Pony cars in general and Mustangs in particular resonate with boomers for these reasons and others. Late boomers like me (I was six-and-a-half when the Mustang was launched) remember the Mustang as a used car we fixed up in our dad’s garage. In the 1970s, those ’60s ’Stangs were cheap to buy, easy to overhaul and, because Ford sold millions of them, parts were plentiful and inexpensive.
All of this explains why Ford is now facing a presidential-like decision. The company is mulling over what to do about the next-generation ’Stang and, like Clinton said about the choices a president makes, whatever Ford does, wherever Ford takes the Mustang, it will be wrong for a great multitude.
Here’s what we know: The Wall Street Journal has reported that, for 2014, the Mustang will get a major makeover, one with a design that retains the Mustang’s shark-nosed grille and round headlights. But the resemblance to all things 1964-ish will end there. The Journal has reported that Ford wants the next ’Stang to appeal to Generation Y buyers – those born between 1980 and 1999.
As Automotive News has reported, by 2020 Gen Y will represent as much as 40 per cent of the car-buying market. This comes from a 2009 Deloitte consulting firm that, according to the News, says it is tough to reach 18- to 24-year-olds and it cannot be done with a trip down Mustang nostalgia lane.

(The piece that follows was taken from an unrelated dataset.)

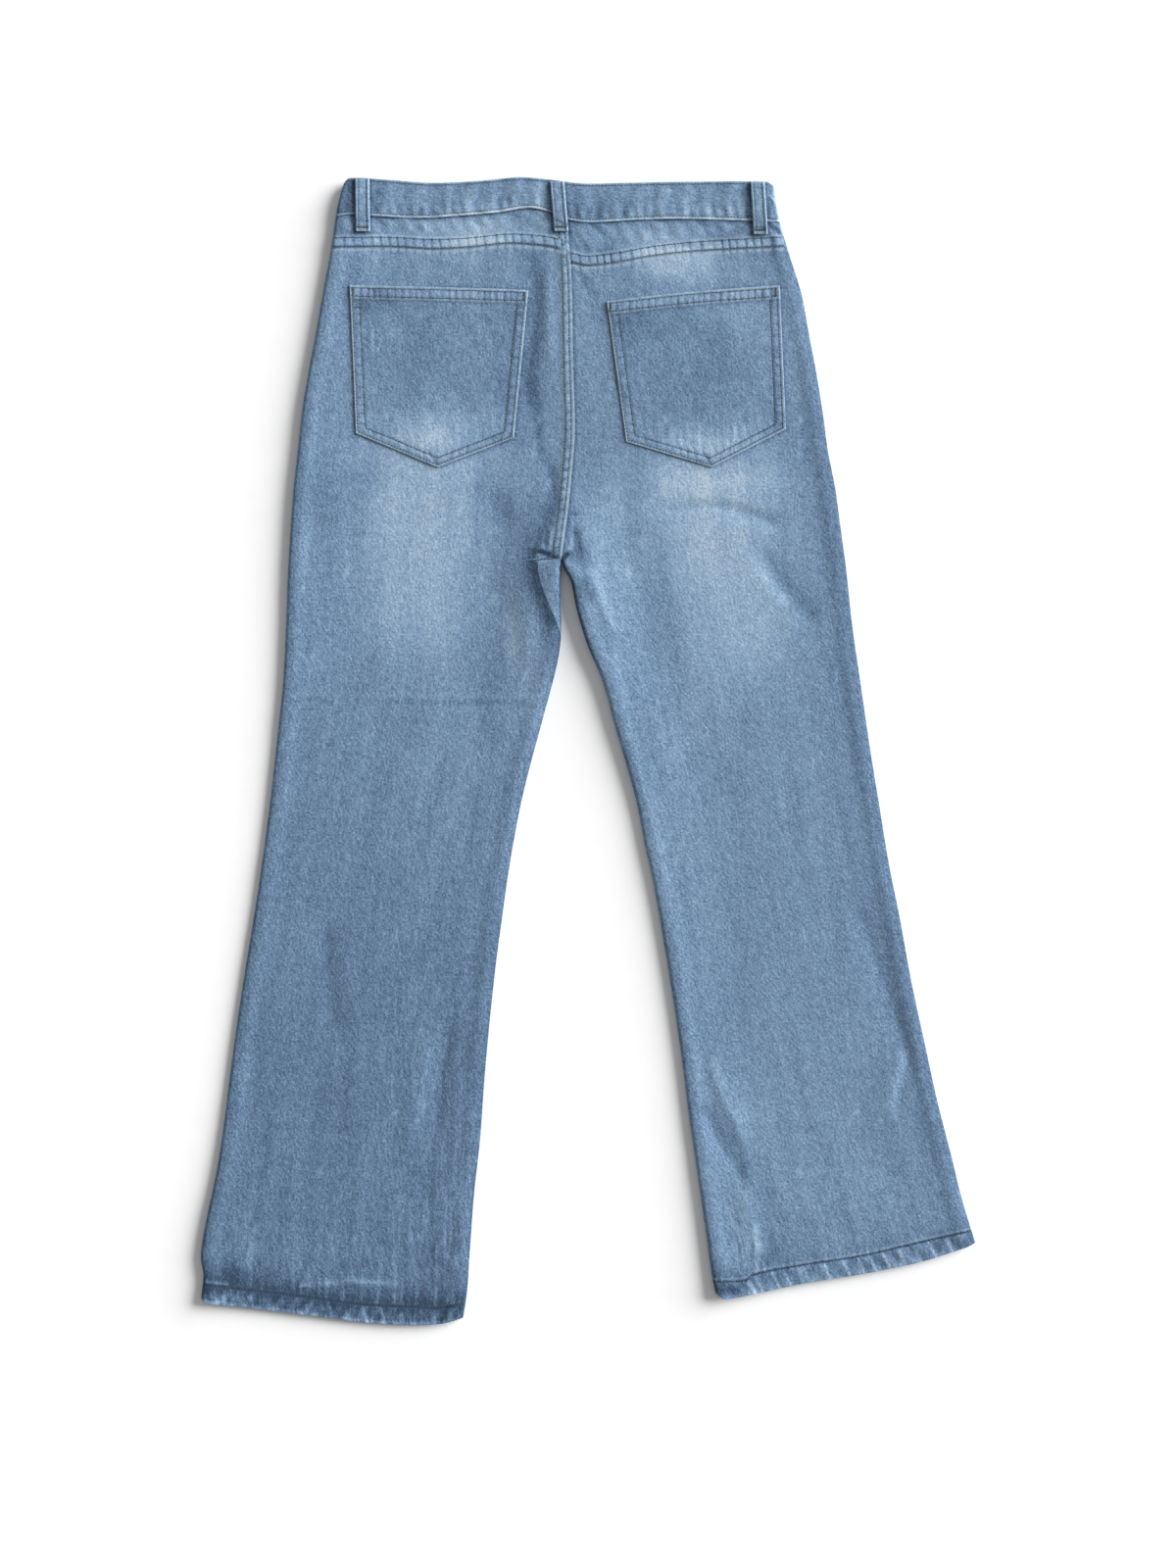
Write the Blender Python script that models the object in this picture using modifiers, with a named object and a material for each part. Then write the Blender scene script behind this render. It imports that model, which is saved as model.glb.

This would not be such a big deal if boomers were still buying Mustangs in big numbers. We’re not. Last year, Automotive News notes that Mustang sales in the United States decreased 4 per cent to 70,438 units. Just six years ago, Ford sold 166,000 Mustangs in the wake of a total retro restyle. Chevrolet is not faring much better with the Camaro and it’s the same story for the Dodge Charger. Boomers just aren’t saddling up pony cars like they used to and they never will, ever again.
Ford is keeping mum about the Mustang’s future, but the Journal has said the next Mustang will look very much like the Evos concept car that Ford showed in September, 2011, at the Frankfurt auto show. As well, just-auto.com reports that Ford is planning to engineer the next Mustang for right-hand-drive.
This would be consistent with the One Ford product plan Ford has been pushing for more than half a decade. That is, just-auto says Ford wants to market a global Mustang to right-hand markets in the United Kingdom, as well as Asian markets such as Singapore, Hong Kong, Malaysia and Thailand, Australia and New Zealand.
The Mustang has always been a North American pony car, not a world sports car. Ford will anger many if and when it abandons the Mustang’s true roots. There is no guarantee that a thoroughly re-imagined Mustang will appeal to millennials and a world audience alike, either. So Ford is facing a truly presidential decision. No matter what the choice, Ford will be wrong.
Correction: Steve McQueen drove a 1968 Ford Mustang GT 390 Fastback in Bullitt. Incorrect information appeared in an earlier version of this story and in Globe Drive's print edition.